3月に道交法改正
強化される認知症対策
75歳以上の高齢運転者による死亡事故の割合が12.8%とはいえ、認知症に罹患しやすい高齢者の多くがハンドルを握る現状を憂う意見には耳を傾ける必要がある。
今年の3月12日から認知症の高齢運転者への対策を強化した改正道路交通法が施行される。免許更新時に認知機能検査で認知症の疑いがある75歳以上のドライバーは、逆走や信号無視などの交通違反がなくても医師の診察が必要になる。逆に交通違反があると、臨時の認知機能検査が課され、認知症が疑われると医師の診察が必要になる。いずれも認知症ドライバーによる重大な事故を未然に防ぐのが狙いだ。
免許更新を受ける高齢ドライバーの数から考えると、これまでは認知症と診断されて免許取り消しになるケースは少なかった。
老年精神医学が専門の慶應義塾大学医学部の三村將教授は「この改正法の施行により、医師による臨時適性検査の対象が大幅に拡大されるので、診察を行う認知症の専門医をどう確保するかなどの問題はあるが、一定の成果はあるのではないか」とみている。
高齢者の免許証の返納についてみると、警察庁の統計では75歳以上の免許所有者のうち自主返納したのは15年では2.8%しかなく、返納者数は増えているが低い水準にとどまっている。
特に地方の過疎地域の場合、地方自治体の財政難からバスなどの公共交通機関が縮小、廃止されてきており、買い物、病院通いなどの移動手段がマイカーしかないところが多い。
このため、高齢者になっても生活の足として運転せざるを得ない状況にあり、地方では一律的な返納は反発を招きかねない状況になっている。

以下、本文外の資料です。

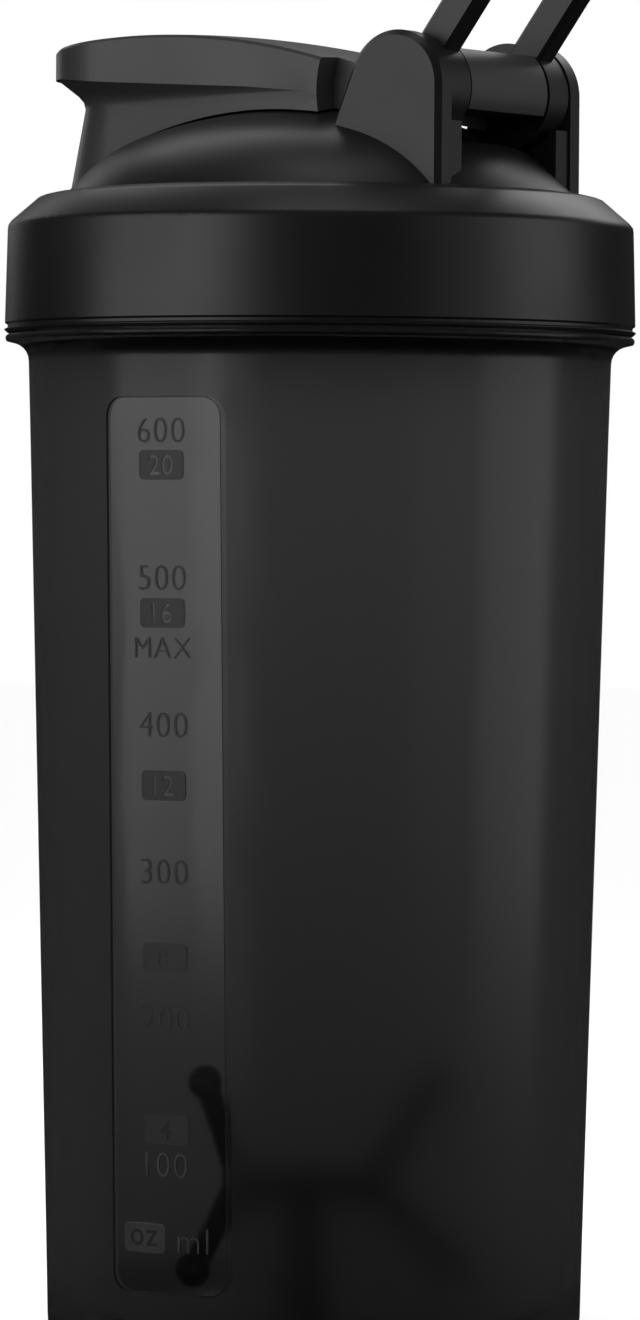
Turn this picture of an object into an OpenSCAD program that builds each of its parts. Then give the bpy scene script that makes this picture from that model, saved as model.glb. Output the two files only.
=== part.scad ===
// Protein shaker bottle: a tapered cup with a measuring window, a screw lid with a spout,
// a flip cap and a carry loop that share one hinge line, two seals and a loose mixer.
// The frame stands on the foot ring: Z up, spout towards -X, hinge towards +X.

/* [Cup] */
// Outside radius of the wall, carried down to the foot
cup_foot_r = 38.92; // [38.5:0.02:39.3]
// Gain in wall radius per millimetre of height
cup_taper = 0.0254; // [0.022:0.0002:0.028]
// Thickness of the cup wall
cup_wall = 1.6; // [1.4:0.1:1.8]
// Height of the flange that the lid closes down to
flange_top_z = 148.3; // [148:0.1:148.6]
// Radius of that flange
flange_r = 46; // [45.6:0.1:46.1]
// Height of the inside floor at its middle
floor_z = 3.2; // [3:0.1:4]
// Radius of the round between wall and foot
foot_round = 5; // [3:0.5:6]

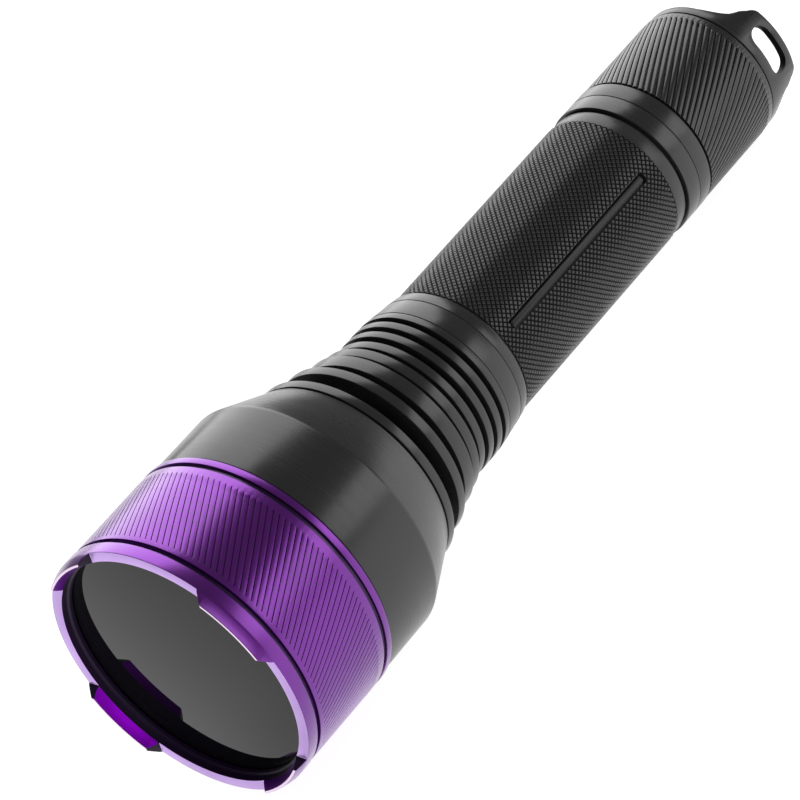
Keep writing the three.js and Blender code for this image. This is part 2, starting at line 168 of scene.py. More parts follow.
def applied(piece, change, crisp):
    """The piece with one modifier made permanent."""
    graph = bpy.context.evaluated_depsgraph_get()
    mesh = bpy.data.meshes.new_from_object(piece.evaluated_get(graph))
    piece.modifiers.remove(change)
    piece.data = mesh
    shade(mesh, crisp)
    return piece


def cut_with(piece, cutter):
    """Takes the cutter out of the piece."""
    change = piece.modifiers.new("cut", "BOOLEAN")
    change.solver = "EXACT"
    change.object = cutter
    applied(piece, change, CRISP)
    bpy.data.objects.remove(cutter)
    return piece


def softened(piece, width):
    """Rounds the piece's crisp edges."""
    crisp = 40.0
    change = piece.modifiers.new("soften", "BEVEL")
    change.width = width * MM
    change.segments = 2
    change.limit_method = "ANGLE"
    change.angle_limit = math.radians(crisp)
    return applied(piece, change, crisp)


def arc(x, y, radius, start, end, steps=6):
    """Points on a circle from one angle to another, in degrees."""
    turns = [math.radians(start + (end - start) * k / steps) for k in range(steps + 1)]
    return [(x + radius * math.cos(turn), y + radius * math.sin(turn)) for turn in turns]


def bent(start, pull, end, steps=14):
    """Points on a curve from start to end that is drawn towards pull."""
    a, b, c = Vector(start), Vector(pull), Vector(end)
    shares = [k / steps for k in range(steps + 1)]
    return [tuple(a * (1 - t) ** 2 + b * 2 * t * (1 - t) + c * t ** 2) for t in shares]


def round_ended(half_length, half_width, station):
    """The outline of a slot across the lamp, with full round ends."""
    reach = half_length - half_width
    end, far_end = ((x, station, half_width) for x in (reach, -reach))
    return arc(*end, -90, 90, steps=12) + arc(*far_end, 90, 270, steps=12)


def milled(name, outline, angle, low, high):
    """A cutter: an outline of (across, station) points, pushed from one distance off the axis to another in
    the direction of the angle."""
    work = bmesh.new()
    face = work.faces.new([work.verts.new((x, y, low)) for x, y in outline])
    pushed = bmesh.ops.extrude_face_region(work, geom=[face])
    moved = [v for v in pushed["geom"] if isinstance(v, bmesh.types.BMVert)]
    bmesh.ops.translate(work, verts=moved, vec=(0, 0, high - low))
    bmesh.ops.recalc_face_normals(work, faces=work.faces)
    to_frame = Matrix.Rotation(angle, 4, "Y") @ Matrix.Scale(MM, 4) @ Matrix.Translation((0, RIM_Y, 0))
    bmesh.ops.transform(work, matrix=to_frame, verts=work.verts)
    mesh = bpy.data.meshes.new(name)
    work.to_mesh(mesh)
    work.free()
    return finished(name, mesh)


# ---- Materials ---------------------------------------------------------------------------------------


class Nodes:
    """A short way to build a material's nodes."""

    def __init__(self, name):
        self.material = bpy.data.materials.new(name)
        self.material.use_nodes = True
        self.tree = self.material.node_tree
        self.shader = self.tree.nodes["Principled BSDF"]
        self.position = self.make("ShaderNodeTexCoord").outputs["Object"]

    def make(self, kind, **settings):
        """A new node of a kind, with its settings."""
        node = self.tree.nodes.new(kind)
        for key, value in settings.items():
            setattr(node, key, value)
        return node

    def link(self, source, target):
        self.tree.links.new(source, target)

    def scaled(self, size_mm, stretch):
        """The position in the object, in steps of size_mm."""
        mapping = self.make("ShaderNodeMapping")
        mapping.inputs["Scale"].default_value = [s / (size_mm * MM) for s in stretch]
        self.link(self.position, mapping.inputs["Vector"])
        return mapping.outputs["Vector"]

    def noise(self, size_mm, detail, stretch=(1, 1, 1)):
        """Noise with features of about size_mm, longer along an axis with a smaller stretch."""
        noise = self.make("ShaderNodeTexNoise")
        noise.inputs["Scale"].default_value = 1.0
        noise.inputs["Detail"].default_value = detail
        self.link(self.scaled(size_mm, stretch), noise.inputs["Vector"])
        return noise.outputs["Fac"]

    def cells(self, size_mm):
        """The distance from the edges of irregular cells of about size_mm."""
        cells = self.make("ShaderNodeTexVoronoi", feature="DISTANCE_TO_EDGE")
        cells.inputs["Scale"].default_value = 1.0
        self.link(self.scaled(size_mm, (1, 1, 1)), cells.inputs["Vector"])
        return cells.outputs["Distance"]

    def ranged(self, value, low=0.0, high=1.0, start=0.3, end=0.7):
        """The value stretched from start..end to low..high."""
        change = self.make("ShaderNodeMapRange")
        change.inputs["From Min"].default_value = start
        change.inputs["From Max"].default_value = end
        change.inputs["To Min"].default_value = low
        change.inputs["To Max"].default_value = high
        self.link(value, change.inputs["Value"])
        return change.outputs["Result"]

    def mixed(self, factor, first, second):
        """A colour between two, each a colour or another node's output."""
        mix = self.make("ShaderNodeMix", data_type="RGBA")
        share, start, end = (mix.inputs[number] for number in (0, 6, 7))
        self.link(factor, share)
        for value, socket in ((first, start), (second, end)):
            if isinstance(value, bpy.types.NodeSocket):
                self.link(value, socket)
            else:
                socket.default_value = (*value, 1.0)
        return mix.outputs[2]

    def colour(self, source):
        self.link(source, self.shader.inputs["Base Color"])

    def roughness(self, source):
        self.link(source, self.shader.inputs["Roughness"])

    def bump(self, height, strength, distance_mm):
        bump = self.make("ShaderNodeBump")
        bump.inputs["Strength"].default_value = strength
        bump.inputs["Distance"].default_value = distance_mm * MM
        self.link(height, bump.inputs["Height"])
        self.link(bump.outputs["Normal"], self.shader.inputs["Normal"])

    def painted_shade(self):
        """The painted shade in the grooves, from 0 in the open to 1 deep in a groove."""
        return self.make("ShaderNodeAttribute", attribute_name="painted_shade").outputs["Fac"]

    def set(self, **values):
        """Sets the shader's own sockets, with _ for each space in a name."""
        for key, value in values.items():
            self.shader.inputs[key.replace("_", " ")].default_value = value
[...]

高齢者に対して無理に免許を返納させようとするとトラブルが起きかねない。昨年12月には岡山市で事故を起こした母親(79歳)と免許返納を求める息子とで口論になり殺人未遂事件まで起きている。
仮に75歳以上の高齢者すべてに免許証を返納させたとしても、前出の通り、12.8%の死亡事故はなくなるが、90%弱の死亡事故は残る。
果たして交通事故を限りなくゼロに近付け、しかも地域の足を確保する解決策はあるのだろうか。